At The Blanchard Law Firm, we help business owners develop customized succession and estate planning strategies designed to protect both their businesses and their families. Whether you’re preparing for retirement, planning for the unexpected, or simply thinking ahead, our experienced team can guide you through every step of the process.
By creating a comprehensive plan now, you can preserve your legacy, protect your loved ones, and position your family business for continued success for years to come. Contact our team today to schedule a consultation and begin building a succession plan that safeguards everything you’ve worked to achieve.
Frequently Asked Questions
When should I start business succession planning?
Ideally years before any anticipated transition. Early planning gives you time to identify and train a successor, address financial and tax concerns, and adjust as circumstances change, rather than making rushed decisions during a crisis.
What is a buy-sell agreement?
A buy-sell agreement is a legal document that sets what happens to an owner’s interest when events like retirement, disability, death, divorce, or a voluntary departure occur. It helps prevent ownership disputes, establishes a fair valuation method, and supports business continuity.
Is business succession planning the same as estate planning?
They are related but distinct.

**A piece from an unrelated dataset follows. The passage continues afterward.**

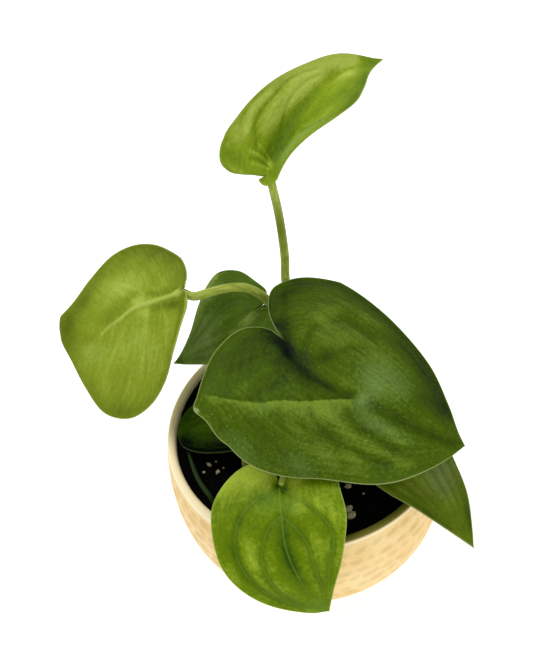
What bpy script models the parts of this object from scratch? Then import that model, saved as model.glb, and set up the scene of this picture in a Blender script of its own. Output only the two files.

Succession planning focuses on transferring leadership and ownership of the business, while estate planning governs your personal assets. The two should be coordinated so a death or incapacity does not trigger probate delays or unexpected tax consequences.
How often should I update my succession plan?
At least once a year, and after major events such as a marriage, divorce, birth, retirement change, new business partner, or change in tax law.